Which brings a telling song lyric to mind:
” If you don’t stop to smell the roses now
They might end up on you “
( Husker Du , ‘These Important Years ‘)
This can be a thing in restaurants – a tasty morsel, in this case a decadent dessert – on an oversize plate. Odd. This was such an extreme example I had to take a shot.
Which got me to thinking about those times in life which are not exactly brimming over and dripping onto the carpet.
You know, when you are between jobs or relationships, or a time of loss – and there is empty, and sometimes uncomfortable, space. We crave that time and space when life is frantic and when we are at odds with the life path we want or hope for, there is more of it than we want.
What to do with unwelcome time and space?
It’s a bit like the expanse of white china above – a blank canvas so to speak. The time of emptiness may become a place of renewal and re-creation, something massive in your life. Not something to fill the gap for the sake of it, but an opportunity to change something that’s not working, or head down a new path entirely.
And if that sounds all too much, you could at least sprinkle some f**king fairy dust, like icing sugar ,all over your plate….
The unblinking stare of a pouwhenua ( carved wooden figurine ) of Hoturoa.
Hoturoa was an an ancestral Maori naval commander of centuries ago.
His image stands upon an Auckland headland, high above the sea.
Gazing out over the ocean and almost, it seems,across time…

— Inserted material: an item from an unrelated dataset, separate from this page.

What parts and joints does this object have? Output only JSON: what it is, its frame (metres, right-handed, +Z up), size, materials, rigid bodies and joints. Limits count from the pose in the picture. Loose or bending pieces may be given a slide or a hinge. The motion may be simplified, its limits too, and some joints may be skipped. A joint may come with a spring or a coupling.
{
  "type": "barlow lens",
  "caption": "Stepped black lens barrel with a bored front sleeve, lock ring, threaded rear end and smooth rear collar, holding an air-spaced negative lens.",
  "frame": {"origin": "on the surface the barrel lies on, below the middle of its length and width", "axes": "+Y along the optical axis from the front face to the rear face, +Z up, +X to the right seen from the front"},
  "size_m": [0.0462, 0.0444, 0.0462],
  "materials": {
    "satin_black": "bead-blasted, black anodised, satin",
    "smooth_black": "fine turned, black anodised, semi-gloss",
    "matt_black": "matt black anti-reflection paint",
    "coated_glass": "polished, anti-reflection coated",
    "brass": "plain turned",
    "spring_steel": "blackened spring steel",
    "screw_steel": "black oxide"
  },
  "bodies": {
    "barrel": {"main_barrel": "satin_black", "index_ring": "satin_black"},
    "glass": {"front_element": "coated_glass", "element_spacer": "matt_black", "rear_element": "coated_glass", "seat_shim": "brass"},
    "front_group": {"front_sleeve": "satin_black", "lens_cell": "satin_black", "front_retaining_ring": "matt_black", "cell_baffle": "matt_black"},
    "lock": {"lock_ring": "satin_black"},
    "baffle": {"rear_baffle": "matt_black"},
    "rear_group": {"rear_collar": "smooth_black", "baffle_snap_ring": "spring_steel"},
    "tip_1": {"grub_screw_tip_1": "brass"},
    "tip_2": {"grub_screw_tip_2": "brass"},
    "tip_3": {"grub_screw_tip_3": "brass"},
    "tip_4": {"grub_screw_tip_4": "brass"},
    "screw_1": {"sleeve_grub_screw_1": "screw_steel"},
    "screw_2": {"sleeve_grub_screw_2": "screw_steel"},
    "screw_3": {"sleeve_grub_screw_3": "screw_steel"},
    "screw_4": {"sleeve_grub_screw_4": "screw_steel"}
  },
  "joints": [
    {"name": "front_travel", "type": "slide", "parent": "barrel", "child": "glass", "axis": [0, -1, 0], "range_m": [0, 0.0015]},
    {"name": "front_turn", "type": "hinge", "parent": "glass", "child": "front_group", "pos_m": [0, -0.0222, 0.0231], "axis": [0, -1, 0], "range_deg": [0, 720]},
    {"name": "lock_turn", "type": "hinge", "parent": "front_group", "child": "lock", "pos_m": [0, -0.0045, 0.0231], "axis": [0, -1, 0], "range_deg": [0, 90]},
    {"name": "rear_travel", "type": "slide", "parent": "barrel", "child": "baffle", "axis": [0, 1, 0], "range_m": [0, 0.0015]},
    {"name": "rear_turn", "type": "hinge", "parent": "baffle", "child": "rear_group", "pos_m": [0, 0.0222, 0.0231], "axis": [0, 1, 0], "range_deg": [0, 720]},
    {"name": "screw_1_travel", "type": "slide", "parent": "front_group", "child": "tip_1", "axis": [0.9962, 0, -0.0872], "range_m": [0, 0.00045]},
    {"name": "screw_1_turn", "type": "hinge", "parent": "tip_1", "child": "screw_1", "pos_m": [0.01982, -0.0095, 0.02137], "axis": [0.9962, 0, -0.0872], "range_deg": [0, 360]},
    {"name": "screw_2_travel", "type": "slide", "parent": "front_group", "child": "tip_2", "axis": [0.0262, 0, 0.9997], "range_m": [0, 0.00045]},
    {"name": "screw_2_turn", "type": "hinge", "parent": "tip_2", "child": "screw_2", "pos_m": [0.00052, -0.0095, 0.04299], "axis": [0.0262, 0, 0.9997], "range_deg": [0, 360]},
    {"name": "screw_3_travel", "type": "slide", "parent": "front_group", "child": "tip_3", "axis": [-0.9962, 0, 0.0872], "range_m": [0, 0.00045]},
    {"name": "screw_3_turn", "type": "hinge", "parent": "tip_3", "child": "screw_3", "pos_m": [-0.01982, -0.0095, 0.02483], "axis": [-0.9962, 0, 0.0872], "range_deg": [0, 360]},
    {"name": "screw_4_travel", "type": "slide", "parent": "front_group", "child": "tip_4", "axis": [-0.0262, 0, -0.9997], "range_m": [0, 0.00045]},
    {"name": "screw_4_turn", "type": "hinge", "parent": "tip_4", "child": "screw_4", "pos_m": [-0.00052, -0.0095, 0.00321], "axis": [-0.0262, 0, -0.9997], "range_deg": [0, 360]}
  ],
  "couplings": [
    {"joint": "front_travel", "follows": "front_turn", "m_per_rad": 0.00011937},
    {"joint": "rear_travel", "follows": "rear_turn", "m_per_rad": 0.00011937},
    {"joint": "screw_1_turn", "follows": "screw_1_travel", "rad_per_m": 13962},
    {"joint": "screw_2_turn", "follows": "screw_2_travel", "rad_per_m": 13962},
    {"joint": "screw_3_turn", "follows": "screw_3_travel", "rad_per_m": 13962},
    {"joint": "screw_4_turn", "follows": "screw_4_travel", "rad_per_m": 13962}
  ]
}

“I get these fleeting, beautiful moments of inner peace and stillness – and then the other 23 hours and 45 minutes of the day, I’m a human trying to make it through in this world”
– Ellen DeGeneres
“So many books, so little time.”
– Frank Zappa
I really find it hard to imagine Zappa actually sitting down with a book given his massive, sprawling musical career, but he must have – how else to explain the inspirations behind the often surreal songs? Or maybe he was lamenting the fact that his creative endeavours meant he couldn’t read everything he wanted to.
I know the feeling – my bedside table has a stack of half-read tomes and the shelves have many others I have been meaning to read or re-read. Frustrating!

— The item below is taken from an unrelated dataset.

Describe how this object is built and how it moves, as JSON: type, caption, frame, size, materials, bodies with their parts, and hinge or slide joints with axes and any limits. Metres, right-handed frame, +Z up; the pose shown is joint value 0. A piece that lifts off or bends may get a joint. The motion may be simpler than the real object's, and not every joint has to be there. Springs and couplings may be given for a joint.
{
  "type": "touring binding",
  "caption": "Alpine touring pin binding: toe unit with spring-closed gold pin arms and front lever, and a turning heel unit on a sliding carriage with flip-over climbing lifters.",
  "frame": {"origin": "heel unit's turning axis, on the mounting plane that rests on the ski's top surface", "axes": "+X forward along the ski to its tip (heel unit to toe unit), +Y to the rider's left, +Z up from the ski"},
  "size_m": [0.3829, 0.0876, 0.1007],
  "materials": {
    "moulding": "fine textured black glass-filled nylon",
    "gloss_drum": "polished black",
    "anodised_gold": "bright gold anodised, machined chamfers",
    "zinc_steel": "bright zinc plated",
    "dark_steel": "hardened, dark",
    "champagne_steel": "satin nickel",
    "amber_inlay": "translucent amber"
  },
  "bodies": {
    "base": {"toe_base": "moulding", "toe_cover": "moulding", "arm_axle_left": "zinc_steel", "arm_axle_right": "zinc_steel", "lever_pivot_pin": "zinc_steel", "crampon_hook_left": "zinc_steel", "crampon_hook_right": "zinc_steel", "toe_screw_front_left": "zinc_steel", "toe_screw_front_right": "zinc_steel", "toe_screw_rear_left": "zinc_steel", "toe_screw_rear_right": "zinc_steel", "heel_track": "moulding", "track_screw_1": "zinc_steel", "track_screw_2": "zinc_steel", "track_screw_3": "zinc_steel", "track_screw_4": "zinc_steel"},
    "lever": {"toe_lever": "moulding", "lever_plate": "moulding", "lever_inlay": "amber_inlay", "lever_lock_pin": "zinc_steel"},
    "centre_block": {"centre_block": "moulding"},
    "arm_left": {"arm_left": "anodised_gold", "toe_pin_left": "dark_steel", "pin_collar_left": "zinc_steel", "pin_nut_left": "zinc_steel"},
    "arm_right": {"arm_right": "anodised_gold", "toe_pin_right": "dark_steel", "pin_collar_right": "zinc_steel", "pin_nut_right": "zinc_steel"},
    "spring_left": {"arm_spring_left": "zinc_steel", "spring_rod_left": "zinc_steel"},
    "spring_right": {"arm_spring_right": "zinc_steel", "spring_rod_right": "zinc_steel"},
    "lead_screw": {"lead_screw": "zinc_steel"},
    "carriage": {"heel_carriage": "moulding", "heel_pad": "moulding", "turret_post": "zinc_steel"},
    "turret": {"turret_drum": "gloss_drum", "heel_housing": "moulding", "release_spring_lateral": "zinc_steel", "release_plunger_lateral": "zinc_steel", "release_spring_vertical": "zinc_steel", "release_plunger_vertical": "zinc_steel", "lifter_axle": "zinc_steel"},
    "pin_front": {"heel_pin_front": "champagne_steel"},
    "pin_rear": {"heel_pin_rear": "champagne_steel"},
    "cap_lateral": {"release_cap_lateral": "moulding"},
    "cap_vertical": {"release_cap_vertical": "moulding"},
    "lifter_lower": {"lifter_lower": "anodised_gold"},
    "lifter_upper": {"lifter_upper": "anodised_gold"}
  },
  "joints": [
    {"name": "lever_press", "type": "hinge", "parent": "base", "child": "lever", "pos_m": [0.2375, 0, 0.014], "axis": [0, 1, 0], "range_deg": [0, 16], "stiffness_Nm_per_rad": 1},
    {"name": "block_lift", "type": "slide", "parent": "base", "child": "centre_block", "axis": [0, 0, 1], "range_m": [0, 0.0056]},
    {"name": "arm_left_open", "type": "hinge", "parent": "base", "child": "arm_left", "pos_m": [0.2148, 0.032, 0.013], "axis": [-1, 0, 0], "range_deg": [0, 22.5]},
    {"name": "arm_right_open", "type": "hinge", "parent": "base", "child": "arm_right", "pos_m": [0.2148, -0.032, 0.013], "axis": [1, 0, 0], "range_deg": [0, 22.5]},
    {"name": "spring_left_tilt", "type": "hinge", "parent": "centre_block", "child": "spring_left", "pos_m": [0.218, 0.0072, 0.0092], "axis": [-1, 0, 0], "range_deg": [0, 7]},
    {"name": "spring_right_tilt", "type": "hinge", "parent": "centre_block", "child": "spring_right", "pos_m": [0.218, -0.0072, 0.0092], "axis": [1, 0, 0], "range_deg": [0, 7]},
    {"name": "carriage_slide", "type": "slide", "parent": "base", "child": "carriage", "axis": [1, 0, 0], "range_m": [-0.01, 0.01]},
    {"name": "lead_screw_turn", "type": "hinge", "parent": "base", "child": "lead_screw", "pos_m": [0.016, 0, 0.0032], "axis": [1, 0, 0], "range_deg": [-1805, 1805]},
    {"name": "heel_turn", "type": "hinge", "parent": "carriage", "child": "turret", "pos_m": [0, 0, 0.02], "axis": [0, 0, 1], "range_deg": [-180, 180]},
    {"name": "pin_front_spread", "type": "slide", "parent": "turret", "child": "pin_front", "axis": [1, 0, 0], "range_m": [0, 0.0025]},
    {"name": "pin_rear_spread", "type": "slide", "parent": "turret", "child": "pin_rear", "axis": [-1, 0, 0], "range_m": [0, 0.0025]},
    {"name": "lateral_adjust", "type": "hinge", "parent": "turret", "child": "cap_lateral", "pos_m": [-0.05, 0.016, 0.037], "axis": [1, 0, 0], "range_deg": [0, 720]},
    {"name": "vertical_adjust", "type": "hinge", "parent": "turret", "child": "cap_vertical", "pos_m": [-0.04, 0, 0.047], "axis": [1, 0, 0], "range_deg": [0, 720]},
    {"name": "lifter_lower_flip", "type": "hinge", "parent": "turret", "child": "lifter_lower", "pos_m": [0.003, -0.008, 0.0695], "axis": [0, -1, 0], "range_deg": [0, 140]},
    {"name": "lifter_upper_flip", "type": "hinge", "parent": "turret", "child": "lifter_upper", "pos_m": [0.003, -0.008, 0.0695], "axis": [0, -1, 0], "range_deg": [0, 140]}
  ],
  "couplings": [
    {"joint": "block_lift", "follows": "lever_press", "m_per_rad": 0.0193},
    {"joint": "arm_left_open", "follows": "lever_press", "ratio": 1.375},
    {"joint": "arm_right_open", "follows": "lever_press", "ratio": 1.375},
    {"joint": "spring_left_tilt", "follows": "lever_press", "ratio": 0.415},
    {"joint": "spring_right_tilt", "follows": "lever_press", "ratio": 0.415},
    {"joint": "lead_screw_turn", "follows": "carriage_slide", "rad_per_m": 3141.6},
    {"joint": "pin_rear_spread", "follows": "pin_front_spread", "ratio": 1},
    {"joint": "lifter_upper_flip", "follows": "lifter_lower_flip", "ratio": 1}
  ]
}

Last night watched an episode of the new series “Catch-22” and realized that it was over thirty years ago that I read the amazing book by Joseph Heller (I bet Zappa read it too), and I had always meant to pick it up again. Time flying by…

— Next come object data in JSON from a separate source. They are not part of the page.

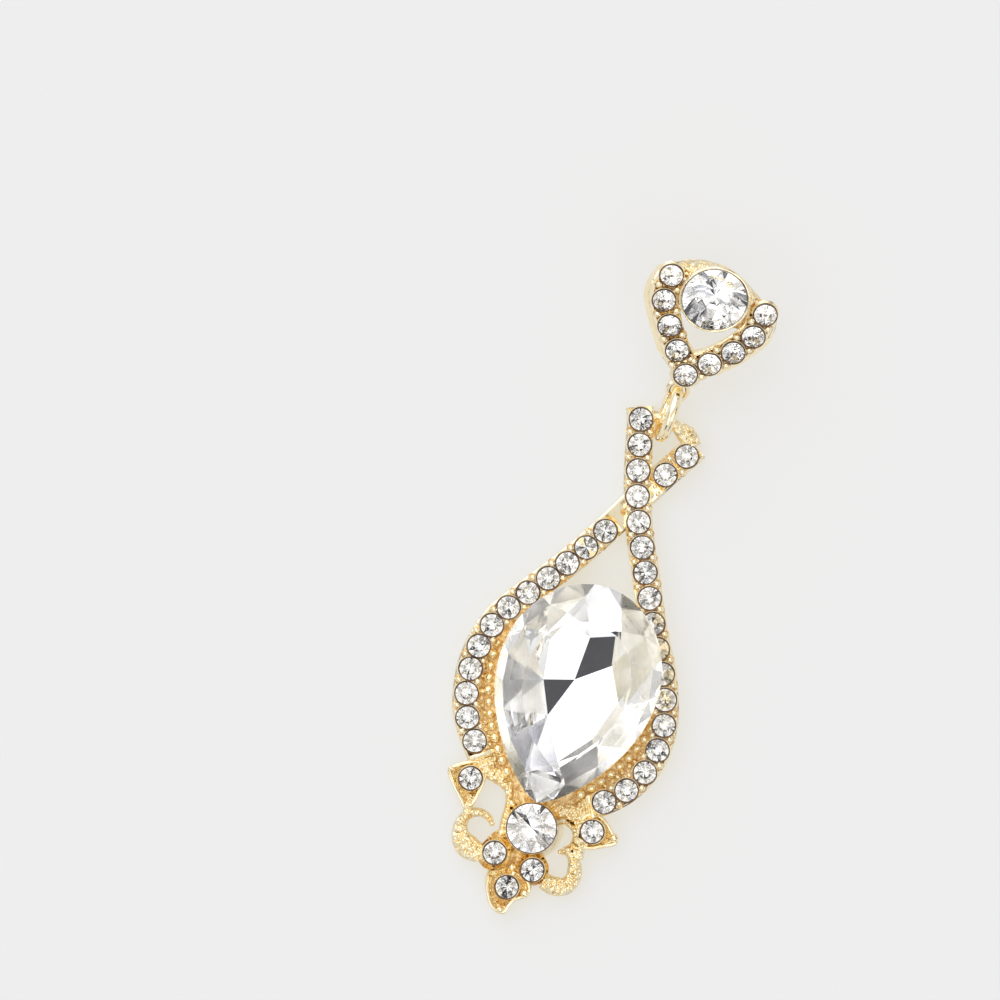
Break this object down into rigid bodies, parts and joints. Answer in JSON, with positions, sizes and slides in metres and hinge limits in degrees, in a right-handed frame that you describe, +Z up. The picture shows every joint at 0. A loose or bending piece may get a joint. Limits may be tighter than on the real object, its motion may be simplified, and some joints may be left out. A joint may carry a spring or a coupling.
{
  "type": "teardrop drop earring",
  "caption": "Gold-tone drop earring with crossing crystal-set strands around a large pear-cut crystal, leaf and scroll ornament, jump ring and crystal V stud with an ear post.",
  "frame": {"origin": "middle of the footprint, on the surface that the earring lies on", "axes": "+Y along the earring from the bottom leaf to the stud, +X to the right seen from the front, +Z up out of the face"},
  "size_m": [0.0184, 0.0542, 0.0103],
  "materials": {
    "gold": "polished pale yellow gold plating on a cast base metal",
    "large_crystal": "clear cut crystal with a silvered back",
    "small_crystal": "clear cut crystal with a silvered back"
  },
  "bodies": {
    "root": {"drop_frame": "gold", "jump_ring": "gold", "stud_frame": "gold", "ear_post": "gold", "pear_stone": "large_crystal", "round_stone": "large_crystal", "stud_stone": "large_crystal", "over_stone_01": "small_crystal", "over_stone_02": "small_crystal", "over_stone_03": "small_crystal", "over_stone_04": "small_crystal", "over_stone_05": "small_crystal", "over_stone_06": "small_crystal", "over_stone_07": "small_crystal", "over_stone_08": "small_crystal", "over_stone_09": "small_crystal", "over_stone_10": "small_crystal", "over_stone_11": "small_crystal", "over_stone_12": "small_crystal", "over_stone_13": "small_crystal", "over_stone_14": "small_crystal", "over_stone_15": "small_crystal", "over_stone_16": "small_crystal", "over_stone_17": "small_crystal", "under_stone_01": "small_crystal", "under_stone_02": "small_crystal", "under_stone_03": "small_crystal", "under_stone_04": "small_crystal", "under_stone_05": "small_crystal", "under_stone_06": "small_crystal", "under_stone_07": "small_crystal", "under_stone_08": "small_crystal", "under_stone_09": "small_crystal", "under_stone_10": "small_crystal", "under_stone_11": "small_crystal", "under_stone_12": "small_crystal", "under_stone_13": "small_crystal", "under_stone_14": "small_crystal", "leaf_stone_01": "small_crystal", "leaf_stone_02": "small_crystal", "leaf_stone_03": "small_crystal", "leaf_stone_04": "small_crystal", "leaf_stone_05": "small_crystal", "stud_small_01": "small_crystal", "stud_small_02": "small_crystal", "stud_small_03": "small_crystal", "stud_small_04": "small_crystal", "stud_small_05": "small_crystal", "stud_small_06": "small_crystal", "stud_small_07": "small_crystal", "stud_small_08": "small_crystal", "stud_small_09": "small_crystal"}
  },
  "joints": []
}
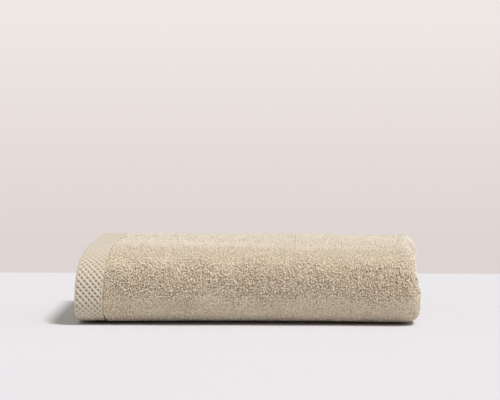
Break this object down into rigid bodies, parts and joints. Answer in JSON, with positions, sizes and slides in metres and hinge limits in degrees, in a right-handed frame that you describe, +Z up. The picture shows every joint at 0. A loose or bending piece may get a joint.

Yet I know that the time and energy spent reading a book that miraculously seems meant for me, is a luxury that a time-poor person finds rewarded .Even if it takes a while for me to get to the end, the journey of exploration through others’ words and worlds on the way there is nothing short of amazing.
I could extend that to blogs as well. So inspiring to see other writers and bloggers frame things I may not even have heard or thought of and give of themselves in the process.
There is something alluring and reassuring about walking along a beach. Time stands almost still amidst the motion of waves and wind and the heat of the sun and sand. And, in this case, there are ancient , bleached rock formations that have been sculpted by the elements and will continue so, long after the walkers have departed and the holidaymakers returned home.
“Never give up, for that is just the time and place that the tide will turn”.
– Harriet Beecher Stowe
The tide clock above sat on the wall of a beach house we stayed at a few days ago. It simply told us when was best to swim in the ocean or to gather cockles in the estuary. Of course ,the tides of life are not so predictable. This blogsite is not called ‘Ebb Then Flood’ for nothing. One will surely follow the other but the timing and length of the stages in the cycle are frankly a guessing game and beyond our control. Stowe exhorts persistence – I think recognition of the phase your are in and acceptance of it are part of the equation too. Scrape the barnacles off the hull on the ebb tide, strap yourself to the mast when the flood tide hits and prepare for the ride!